Is this function increasing at $x = 2$?

Question

$$f(x) = \begin{cases} 3x^2+12x-1 & -1\leq x \leq 2 \\ 37-x & 2\lt x \leq 3 \end{cases}$$

This function is obviously continous at $x=2$. Also, $f'(2)$ does not exist. Before $2$, the function is increasing, because $f'$ is positive. After $2$ it is decreasing.

The question asks if the function is increasing on $[-1,2]$. The function clearly is increasing on $[-1,2)$. But, at exactly $x=2$, how should I classify it? The left hand derivative is positive and the right hand derivative is negative.

The way I see it is that it should be increasing, because on approaching $2$ from the left, the function is increasing. Also, we are not allowed to go to the right of $2$. So it must be increasing. Am I right?

Edit:

To avoid confusion with Can a function be increasing at a point?, let me clarify in that context. I don't wanna know if in general a function can be continuous at a point. I have a specific query about what happens when we restricted the period in which we are checking continuity.

Answer 1

1. What is a function?

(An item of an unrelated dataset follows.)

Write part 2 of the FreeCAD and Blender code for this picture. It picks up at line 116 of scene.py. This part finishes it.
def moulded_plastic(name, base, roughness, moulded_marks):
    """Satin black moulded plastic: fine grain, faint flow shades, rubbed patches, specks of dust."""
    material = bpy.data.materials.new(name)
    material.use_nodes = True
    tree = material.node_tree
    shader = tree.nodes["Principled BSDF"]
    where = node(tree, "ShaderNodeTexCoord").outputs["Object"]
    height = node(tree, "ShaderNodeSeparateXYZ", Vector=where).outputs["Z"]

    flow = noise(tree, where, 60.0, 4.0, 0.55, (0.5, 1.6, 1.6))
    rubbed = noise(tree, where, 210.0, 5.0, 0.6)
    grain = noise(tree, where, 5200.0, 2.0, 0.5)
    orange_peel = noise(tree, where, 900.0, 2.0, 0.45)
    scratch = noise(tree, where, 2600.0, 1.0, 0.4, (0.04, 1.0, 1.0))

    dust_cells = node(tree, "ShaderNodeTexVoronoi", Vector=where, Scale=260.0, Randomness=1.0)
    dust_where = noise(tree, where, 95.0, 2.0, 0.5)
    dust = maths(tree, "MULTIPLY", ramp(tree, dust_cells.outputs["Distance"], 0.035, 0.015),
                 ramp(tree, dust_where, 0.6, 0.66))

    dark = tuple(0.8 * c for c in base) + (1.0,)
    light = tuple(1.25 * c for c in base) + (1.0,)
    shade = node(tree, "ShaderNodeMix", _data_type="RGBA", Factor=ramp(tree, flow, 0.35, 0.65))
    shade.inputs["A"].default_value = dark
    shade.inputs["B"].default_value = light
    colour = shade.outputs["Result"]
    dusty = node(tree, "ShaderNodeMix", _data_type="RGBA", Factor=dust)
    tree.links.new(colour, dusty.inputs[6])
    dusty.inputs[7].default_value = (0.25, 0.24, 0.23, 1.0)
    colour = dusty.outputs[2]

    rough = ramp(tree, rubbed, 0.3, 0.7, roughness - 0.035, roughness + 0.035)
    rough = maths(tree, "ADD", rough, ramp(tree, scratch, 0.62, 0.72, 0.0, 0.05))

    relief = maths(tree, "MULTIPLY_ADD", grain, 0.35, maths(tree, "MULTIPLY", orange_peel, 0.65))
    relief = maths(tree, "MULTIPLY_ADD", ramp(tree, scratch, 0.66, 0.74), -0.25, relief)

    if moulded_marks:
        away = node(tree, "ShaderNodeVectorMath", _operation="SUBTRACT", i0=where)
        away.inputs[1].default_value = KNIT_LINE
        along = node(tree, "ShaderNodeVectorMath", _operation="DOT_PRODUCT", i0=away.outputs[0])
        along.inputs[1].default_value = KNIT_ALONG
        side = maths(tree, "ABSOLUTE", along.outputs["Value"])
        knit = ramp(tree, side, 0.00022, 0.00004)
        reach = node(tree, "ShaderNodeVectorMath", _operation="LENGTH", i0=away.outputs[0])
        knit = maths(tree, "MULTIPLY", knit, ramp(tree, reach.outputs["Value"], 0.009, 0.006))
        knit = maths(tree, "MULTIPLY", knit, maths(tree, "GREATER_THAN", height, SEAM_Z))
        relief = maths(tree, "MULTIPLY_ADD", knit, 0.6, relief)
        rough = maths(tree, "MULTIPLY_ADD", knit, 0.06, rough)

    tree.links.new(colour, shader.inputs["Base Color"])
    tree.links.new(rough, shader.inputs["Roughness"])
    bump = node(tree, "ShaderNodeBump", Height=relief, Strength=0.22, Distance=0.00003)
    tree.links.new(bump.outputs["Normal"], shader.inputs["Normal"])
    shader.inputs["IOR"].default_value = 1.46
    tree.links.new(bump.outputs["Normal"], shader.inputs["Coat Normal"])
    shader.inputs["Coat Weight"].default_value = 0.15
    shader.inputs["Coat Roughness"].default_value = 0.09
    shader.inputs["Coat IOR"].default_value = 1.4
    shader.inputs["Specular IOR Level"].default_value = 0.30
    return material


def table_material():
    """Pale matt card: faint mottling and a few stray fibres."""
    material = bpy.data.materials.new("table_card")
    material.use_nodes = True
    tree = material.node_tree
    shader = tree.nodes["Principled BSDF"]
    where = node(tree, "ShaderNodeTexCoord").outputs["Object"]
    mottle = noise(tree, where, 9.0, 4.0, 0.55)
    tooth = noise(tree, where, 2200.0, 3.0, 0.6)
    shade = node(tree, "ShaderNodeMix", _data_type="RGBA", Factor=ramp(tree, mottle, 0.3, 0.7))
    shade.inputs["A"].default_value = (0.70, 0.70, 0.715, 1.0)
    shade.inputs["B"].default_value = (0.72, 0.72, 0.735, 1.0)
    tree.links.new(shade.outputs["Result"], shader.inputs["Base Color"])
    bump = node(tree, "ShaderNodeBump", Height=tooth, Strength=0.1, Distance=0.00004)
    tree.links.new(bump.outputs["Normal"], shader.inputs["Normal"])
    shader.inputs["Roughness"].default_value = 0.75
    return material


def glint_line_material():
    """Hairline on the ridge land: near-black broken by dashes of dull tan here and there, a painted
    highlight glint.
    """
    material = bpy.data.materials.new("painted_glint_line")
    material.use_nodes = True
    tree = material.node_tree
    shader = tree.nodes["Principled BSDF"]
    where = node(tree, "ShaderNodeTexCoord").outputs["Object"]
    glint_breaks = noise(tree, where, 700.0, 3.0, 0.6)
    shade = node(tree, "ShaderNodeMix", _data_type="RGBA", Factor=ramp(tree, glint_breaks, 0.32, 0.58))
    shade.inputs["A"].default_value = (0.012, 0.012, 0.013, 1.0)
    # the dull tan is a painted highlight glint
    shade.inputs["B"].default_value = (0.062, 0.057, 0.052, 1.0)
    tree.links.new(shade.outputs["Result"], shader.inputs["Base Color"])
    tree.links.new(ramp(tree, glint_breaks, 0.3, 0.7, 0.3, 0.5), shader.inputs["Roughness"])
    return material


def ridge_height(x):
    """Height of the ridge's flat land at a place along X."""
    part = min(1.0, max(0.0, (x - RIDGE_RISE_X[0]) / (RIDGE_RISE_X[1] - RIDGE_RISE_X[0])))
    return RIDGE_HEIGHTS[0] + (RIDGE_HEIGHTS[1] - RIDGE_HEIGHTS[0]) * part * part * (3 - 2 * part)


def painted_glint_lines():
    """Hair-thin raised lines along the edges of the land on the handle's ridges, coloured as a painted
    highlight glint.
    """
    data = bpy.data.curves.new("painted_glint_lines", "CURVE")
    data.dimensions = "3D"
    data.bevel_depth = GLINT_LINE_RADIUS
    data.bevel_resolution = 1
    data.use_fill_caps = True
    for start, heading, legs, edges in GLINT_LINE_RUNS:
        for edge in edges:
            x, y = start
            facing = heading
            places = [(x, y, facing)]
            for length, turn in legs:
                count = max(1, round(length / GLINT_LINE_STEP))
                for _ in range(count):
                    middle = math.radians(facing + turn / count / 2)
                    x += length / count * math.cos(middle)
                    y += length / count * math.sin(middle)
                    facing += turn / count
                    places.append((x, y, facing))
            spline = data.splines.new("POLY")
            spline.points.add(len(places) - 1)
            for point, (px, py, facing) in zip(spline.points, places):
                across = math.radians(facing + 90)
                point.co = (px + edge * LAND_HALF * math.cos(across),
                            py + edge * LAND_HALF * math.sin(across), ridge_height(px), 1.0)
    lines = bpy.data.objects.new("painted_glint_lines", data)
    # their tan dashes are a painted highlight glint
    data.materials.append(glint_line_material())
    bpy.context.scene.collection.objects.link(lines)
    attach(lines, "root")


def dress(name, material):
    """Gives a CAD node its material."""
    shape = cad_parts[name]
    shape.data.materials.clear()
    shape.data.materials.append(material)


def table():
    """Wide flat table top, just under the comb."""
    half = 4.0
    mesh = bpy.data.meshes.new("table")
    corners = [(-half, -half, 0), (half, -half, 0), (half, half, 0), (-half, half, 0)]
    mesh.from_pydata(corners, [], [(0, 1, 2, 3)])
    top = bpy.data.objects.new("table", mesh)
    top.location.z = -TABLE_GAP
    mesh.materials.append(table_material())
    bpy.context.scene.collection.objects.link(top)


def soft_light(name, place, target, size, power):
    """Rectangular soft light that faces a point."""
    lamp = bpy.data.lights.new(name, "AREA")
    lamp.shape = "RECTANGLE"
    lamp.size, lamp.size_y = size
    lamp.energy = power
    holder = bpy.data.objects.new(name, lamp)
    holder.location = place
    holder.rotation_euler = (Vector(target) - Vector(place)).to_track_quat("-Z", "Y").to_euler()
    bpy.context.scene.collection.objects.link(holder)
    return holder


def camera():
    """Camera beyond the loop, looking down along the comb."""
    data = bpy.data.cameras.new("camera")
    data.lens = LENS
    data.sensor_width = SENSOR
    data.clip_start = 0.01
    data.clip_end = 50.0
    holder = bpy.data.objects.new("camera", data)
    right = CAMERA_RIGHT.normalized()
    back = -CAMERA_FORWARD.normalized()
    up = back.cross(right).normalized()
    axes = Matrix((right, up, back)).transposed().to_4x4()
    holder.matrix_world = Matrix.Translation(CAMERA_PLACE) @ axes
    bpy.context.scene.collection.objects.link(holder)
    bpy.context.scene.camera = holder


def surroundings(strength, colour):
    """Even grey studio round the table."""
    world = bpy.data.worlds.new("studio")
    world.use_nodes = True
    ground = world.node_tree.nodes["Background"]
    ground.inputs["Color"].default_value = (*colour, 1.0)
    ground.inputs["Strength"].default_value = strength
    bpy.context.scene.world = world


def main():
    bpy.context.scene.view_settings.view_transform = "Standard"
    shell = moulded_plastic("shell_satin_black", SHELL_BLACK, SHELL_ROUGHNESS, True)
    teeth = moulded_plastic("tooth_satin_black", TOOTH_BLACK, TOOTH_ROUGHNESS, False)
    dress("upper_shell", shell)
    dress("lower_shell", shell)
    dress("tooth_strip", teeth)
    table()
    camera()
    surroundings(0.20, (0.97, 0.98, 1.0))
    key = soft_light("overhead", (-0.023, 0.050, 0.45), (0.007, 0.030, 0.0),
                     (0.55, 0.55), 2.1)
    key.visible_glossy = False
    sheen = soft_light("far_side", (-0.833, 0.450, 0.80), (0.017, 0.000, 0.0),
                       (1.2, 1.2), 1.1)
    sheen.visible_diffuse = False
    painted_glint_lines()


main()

A subset $f$ of $A\times B$ such that for each $a\in A$ there is exactly one $b\in B$ for which $(a, b)\in f.$ A function is "its graph." The function $f$ in your first line ,and the function "$f$ restricted to the domain $[-1,2]$" are two different functions.

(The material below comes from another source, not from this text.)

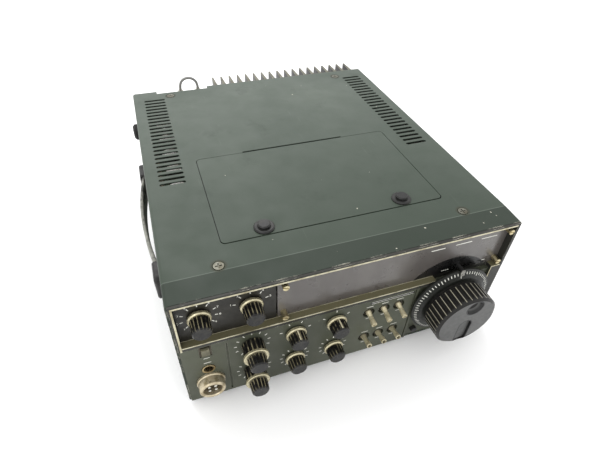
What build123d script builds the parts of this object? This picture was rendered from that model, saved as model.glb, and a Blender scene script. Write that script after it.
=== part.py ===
from build123d import *
import math
import os

# A compact short-wave transceiver, in millimetres.
# Working frame: X to the right, Y to the back, Z up; x = 0 is the middle of the case,
# y = 0 the front face of the lower panel and z = 0 the underside of the case.
# Every node is moved to the part's own frame, bottom centre of the whole set, when it is written.

# ---- case ----
CASE_W = 241.0
CASE_H = 107.0
CASE_BACK = 267.0
SHEET = 1.2
BEND_R = 2.5
COVER_FRONT = 1.0
SLOPE_START = 17.4
SLOPE_DROP = 0.9
SEAM_Z = 53.0
SEAM_GAP = 0.6
FIT = 0.3

# ---- vents and screws ----
VENT_COUNT = 24
VENT_X = (92.0, 111.0)
VENT_Y = (110.4, 249.9)
VENT_WIDTH = 3.0
SCREW_X = 86.0
SCREW_Y = (21.6, 254.9)
DIMPLE_R = 4.2
SCREW_HEAD_R = 3.3
SCREW_R = 1.5
SIDE_SCREW_Y = (30.0, 225.0)
SIDE_SCREW_Z = (38.0, 68.0)
SIDE_HEAD_H = 1.6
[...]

2. We can say that "a function $g$ is increasing at a point $p$" (when $p\in$ dom $(g)\;$) means that there exists $r>0$ such that (i) $y\in (p-r,p)\cap$ dom $(g)\implies g(y)\leq g(p),$ and (ii) $y\in (p,p+r)\cap$ dom $(g)\implies g(y)\geq g(p)$. Then we can say that $g$ is increasing iff $g $ is inceasing at each $p$ in its domain.